Asked about the splitting of the decision into both an opinion and a summary order, Marshall said, “You see that occasionally. The Second Circuit does an awful lot of its business by summary orders.”
Rob Boston, a senior policy analyst for Americans United for the Separation of Church and State, agreed with the court’s decision. “If you look at this case from the perspective of more of a church-state separation case,” he said, “I think it still is a difficult one for the churches to win, and here’s why: This is a case essentially that deals with a political issue that has religious overtones. It’s not pure religion.”
Boston also said, “This is different because it’s an issue that the church was claiming they feel very strongly about. They have a sincere religious belief that homosexuality is wrong. But that’s not going to rise to the same level of a direct attack on a religious denomination by a government.”
When asked whether Molinari’s action constituted an attack on the Bible, due to the fact that there was nothing but a Bible verse on Okwedy’s billboard, Boston said, “I can understand their argument. It’s a creative one, but I also can understand why it failed, because obviously in the context of an ongoing discussion on gay rights or same sex marriage or what have you, that quotation was designed to make a statement about a political issue.”
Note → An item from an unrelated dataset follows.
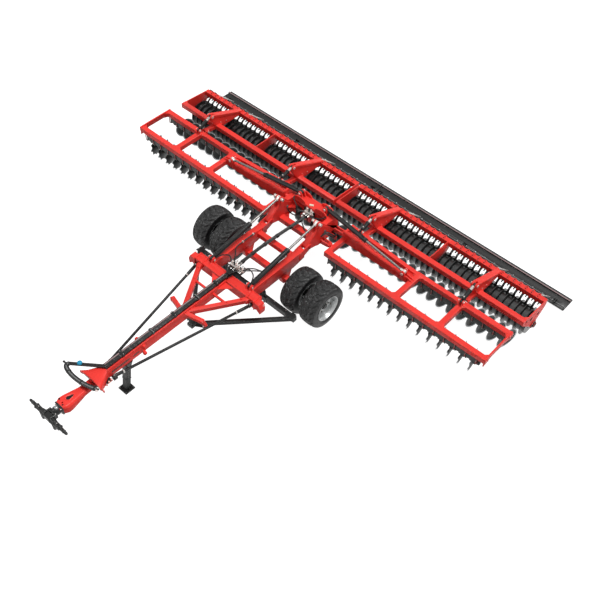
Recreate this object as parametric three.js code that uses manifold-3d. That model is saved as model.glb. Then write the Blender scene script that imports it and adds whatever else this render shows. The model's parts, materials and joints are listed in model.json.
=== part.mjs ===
// Trailed folding disc harrow with twin transport wheels, ring rollers and a rear levelling board.
// Millimetres, +Z up. X runs across the machine (+X is its left side), -Y points forward to the
// hitch. While building, y = 0 lies near the front face of the front disc beam; the finished
// assembly is shifted so that its bounding box stands centred on the origin.
import * as THREE from 'three';
import { mergeVertices } from 'three/addons/utils/BufferGeometryUtils.js';
import Module from 'manifold-3d';

const wasm = await Module();
wasm.setup();

// ---------------------------------------------------------------- driving dimensions
const GAP = 0.3;                 // face to face clearance between touching pieces
const RUN = 0.5;                   // side clearance between moving lugs
const PIN_PLAY = 0.4;              // radial clearance of a pin or shaft in its bore

// disc frames (wings)
const WING_HALF = 4860;          // outer face of the wing end plate
const BEAM = 120;                // front to back width of the main beams
const BEAM_HIGH = 120;
const MIDDLE_SLIM = 100;         // width of the middle beam's inner stretch
const BEAM_TOP = 855;
const FRONT_BEAM_Y = -20;        // front face of the front beam
const MIDDLE_BEAM_Y = 790;       // front face of the middle beam
const END_PLATE = 25;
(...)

“Some of the conservative groups that don’t like Sotomayor are casting around looking for something to use against her,” Boston said, “and this is one of a couple of cases that they’ve brought up recently.”
“But, to be honest, I think the facts of this case are somewhat esoteric, they’re not really easy to grasp,” said Boston. “I doubt it’s going to resonate with the public, and I think, barring any unusual revelations at the last minute, Sotomayor’s going to go on the Supreme Court.”